UCLA

Cyanide assembles on Au{111} providing a unique opportunity to understand the coupling between substrate electrons and molecular vibrations. Two factors, the strength of the substrate molecule coupling and the favorable orientation of the molecular orbitals, directly influence the efficiency of electron transfer across a molecule to the substrate. Inelastic electron tunneling can probe molecule vibrations; the contributions to the tunneling current can be measured at with molecular resolution under ultrastable conditions using a scanning tunneling microscope. Molecular vibrations, most often probed using infrared or Raman spectroscopy, encode chemical information pertaining to connectivity, composition, and geometry and can be used to monitor chemical reactions and to sense bonding changes due to the local environment. Predicted to have a vibrational resonance with the surface electronic states of gold, cyanide is an ideal small molecule to probe the interactions between electronic structure and vibrations.
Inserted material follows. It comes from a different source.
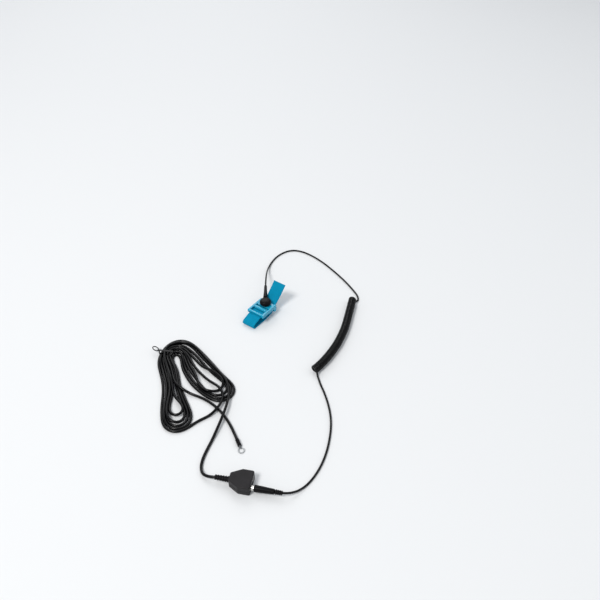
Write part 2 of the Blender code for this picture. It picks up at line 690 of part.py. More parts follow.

Exploiting well-known cyanide-gold coordination chemistry, I first characterize both the structural and vibrational properties of monolayers of cyanide on gold that are stable under ambient conditions and demonstrate that the substrate-molecule coupling of cyanide is particularly strong, leading to facile electron transfer between the molecules to the substrate. Following the characterization of the as-adsorbed cyanide system, I discuss how, through a simple thermal annealing process, I induce local electronic, chemical, and structural changes in the cyanide monolayer that can be identified through a blue shift of the C-N bond vibrational energy. Finally, I describe a prototype ambient scanning tunneling microscope that uses the multiplexed signals from Fourier transform infrared spectroscopy through rear illumination via attenuated total internal reflection to test whether the exponentially weighted tunneling current can detect single-molecule vibrations through an atomically sharp tip. This effort contributes to understanding the interactions between electronic structure and molecular vibrations through the use of cyanide coordination chemistry with the long-term goal of creating a generally applicable method of getting single molecule chemical information while simultaneously acquiring, in space and time, the local environmental structure from the scanning tunneling microscope.